Hingga enam bulan ini saja, rumah-rumah bantuan Pemerintah Propinsi Jawa Timur yang seharusnya sudah bisa digunakan, masih belum selesai dikerjakan. Rumah bantuan pemerintah propinsi itu berupa rumah seluas 6x6 dengan dinding batako dan asbes, yang juga digunakan untuk bagian atap. Kawasan rekolasi rumah bantuan itu didesain mengelilingi masjid yang juga merupakan tempat ibadah mayoritas warga di kawasan itu.

Relokasi juga dilakukan pada pondok pesantren Al Hasan, Desa Kemiri. Pondok pesantren yang ditempati 300-an santri itu hancur tersapu banjir. Bangunan ponpes yang baru ditempatkan di lapangan Desa Kemiri dengan mengempati areal seluas 2,7 Ha.

Dalam pengamatan The Jakarta Post di dua lokasi relokasi, Desa Kemiri dan Desa Kaliputih hanya puluhan dari 200-an rumah bantuan sudah berdiri. Hal yang sama juga terjadi di Desa Gunung Pasang dan Desa Delima. Sebagian besar rumah bantuan itu masih berupa kerangka tanpa atap dan tembok. Rencananya, ada 100-an rumah yang akan dibangun di Desa Kaliputih, Gunung Pasang dan Delima.

Kelambatan pembangunan rumah-rumah bantuan itu memaksa korban banjir bandang Jember tetap bertahan hidup serba pas-pasan di tenda-tenda atau sekolah-sekolah yang dijadikan tempat pengungsian.
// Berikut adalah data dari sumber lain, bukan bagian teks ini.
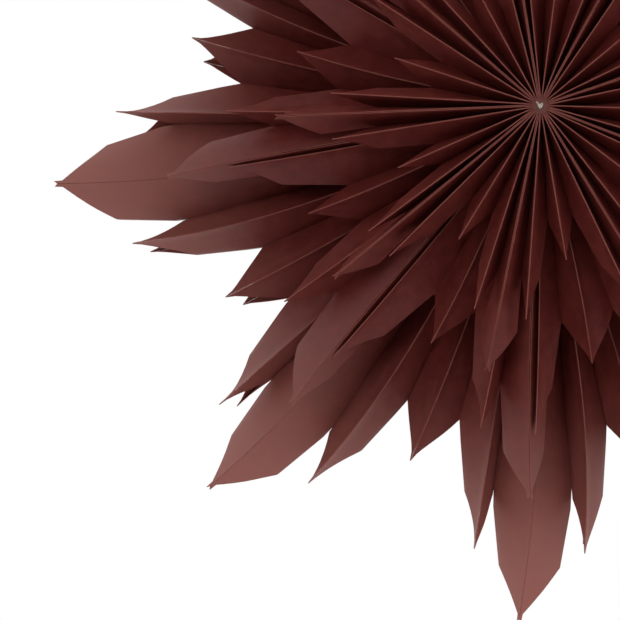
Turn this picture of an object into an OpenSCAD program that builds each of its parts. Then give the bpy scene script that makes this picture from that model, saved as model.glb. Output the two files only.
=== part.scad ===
// Folded paper star: card leaves of three lengths, fanned out round one bound spine.
// The star faces -Y with its hang hole at the top (+Z). Its origin is the middle of the hub.
// Angles run counterclockwise as seen from the front, and levels run from the middle to a face.

/* [Star] */
// Number of equal groups of four leaves round the star
groups = 9; // [8:1:10]
// Height of the front edge above the middle, at the hub
front_ridge_level = 105; // [98:1:115]
// Height of the glue line between neighbouring leaves behind the front points
front_valley_level = 86; // [80:1:92]
// Height of the middle points' ridge
middle_ridge_level = 74; // [66:1:78]
// Height of the glue line behind the middle points
middle_valley_level = 54; // [44:1:62]
// Height of the outer points' ridge
outer_ridge_level = 28; // [20:1:38]
// Share of every level that is lost from the hub to the rim
rim_closing = 0.25; // [0.1:0.01:0.4]

/* [Leaf lengths] */
// Radius of the long leaf's front point
long_front_r = 150; // [142:1:158]
// Radius of the long leaf's middle point
long_middle_r = 222; // [214:1:230]
// Radius of the long leaf's outer point, which is the star's radius
long_outer_r = 300; // [280:1:330]
// Step from the long to the medium and from the medium to the short leaf, at the front points
front_step = 32; // [28:1:35]
// The same step at the middle points
middle_step = 38; // [34:1:41]
// The same step at the outer points
outer_step = 41; // [36:1:46]
// Length of the slanting cut behind each front point
front_cut = 24; // [18:1:28]
// Length of the slanting cut behind each middle point
middle_cut = 26; // [20:1:30]
// Length of the slanting cut behind each outer point
outer_cut = 31; // [24:1:36]

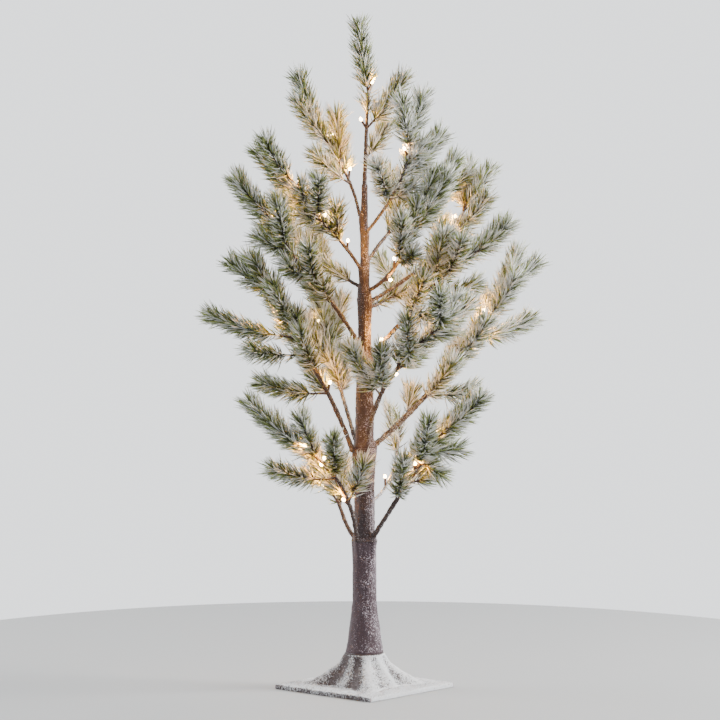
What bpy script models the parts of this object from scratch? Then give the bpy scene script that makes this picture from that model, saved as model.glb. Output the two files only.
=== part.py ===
"""Artificial tabletop tree, 0.91 m, with hinged twig branches, a lift-out trunk and a battery base.

Metres, +Z up. The underside of the base is at z = 0 and the trunk stands on the Z axis.
The corners of the square base plate point along +X, -X, +Y and -Y; the front is -Y.
Angles are in degrees: an azimuth is measured from +X towards +Y, a rise from level.
"""
import math

import bmesh
import bpy
import numpy as np
from mathutils import Matrix

# ---- driving dimensions ----
PLATE_SIDE = 0.173          # side of the square base plate
PLATE_H = 0.006             # plate thickness
WALL = 0.0024               # moulded wall of the base
SEAM_Z = 0.050              # where trunk skirt meets base
SEAM_R = 0.0253             # radius at that seam
FIT = 0.0004                # gap between parts that touch in the real tree
SLIDE_FIT = 0.0003          # pole in its socket
POLE_R = 0.0045             # steel pole
FORK_Z = 0.202              # first fork, top of the moulded skirt
THIN_Z = 0.540              # above this the pole steps down
POLE_TOP = 0.690
THIN_R = 0.0021             # upper pole
WIRE_R0, WIRE_R1 = 0.0012, 0.0008   # branch wire, root and tip
BALL_R = 0.0022             # bent root eye of a branch wire
ROOT_GAP = 0.0032           # trunk surface to centre of the root eye
BORE_GAP = 0.0003           # wire to needle pick
TAPE = 0.0011               # wall of the pick's tape
SPRAY_R = 0.0080            # solid core of one needle spray
COVER_T = 0.0020            # base cover
CELL_R, CELL_L = 0.00525, 0.0445    # AAA cell
CELL_GAP = 0.0005           # round each cell in its holder
HOLDER_Y = 0.0062           # near side of the battery holder
HOLDER_WALL, HOLDER_END = 0.0009, 0.0012    # holder sides; holder ends and roof
CONTACT_T = 0.0016          # spring contact
DOOR_LAP = 0.0007           # battery door beyond the holder's ends
DOOR_REACH = 0.0010         # hinge axis beyond the holder's far side
SCREW_RING = 0.041          # cover screws from the centre
BOSS_WALL = 0.0032          # round the pole socket
SKIRT_WALL = 0.0026         # moulded trunk skirt
WRAP_JOINTS = (0.330, 0.440)    # butt joints of the paper wraps
TRAY_Z = COVER_T + FIT      # floor of the battery holder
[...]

Di lokasi pengungsian tanah lapang desa Kemiri misalnya, para pengungsi hidup di 12 tenda besar bantuan Pemerintah Jepang. Tiap tenda rata-rata dihuni enam keluarga. Sistem pembuangan yang tidak tertata rapi dan keengganan pengungsi menjaga kebersihan, membuat lokasi pengungsian tampak kumuh.

Yang yang sama tampak di lokasi pengungsian Desa Kaliputih. Slamet, salah satu pengungsi sangat mengharapkan rumah bantuan itu segera selesai. "Agar saya dan keluarga saya serta pengungsi yang lain bisa hidup normal," katanya. Selama rumah itu belum jadi, Slamet dan puluhan pengungsi di Desa Kaliputih harus berbagi ruangan salah satu sekolah dasar. "Sampai kapan harus seperti ini," katanya dengan senyum terkulum.

Suprapto salah satu pengungsi mengatakan, salah satu hal yang membuat pembangunan rumah bantuan itu lamban adalah tidak adanya pasokan bahan baku yang digunakan untuk membangun rumah. "Bahan bakunya sering terlambat," kata laki-laki yang kini bekerja sebagai pekerja kasar di perkebunan Kaliputih ini.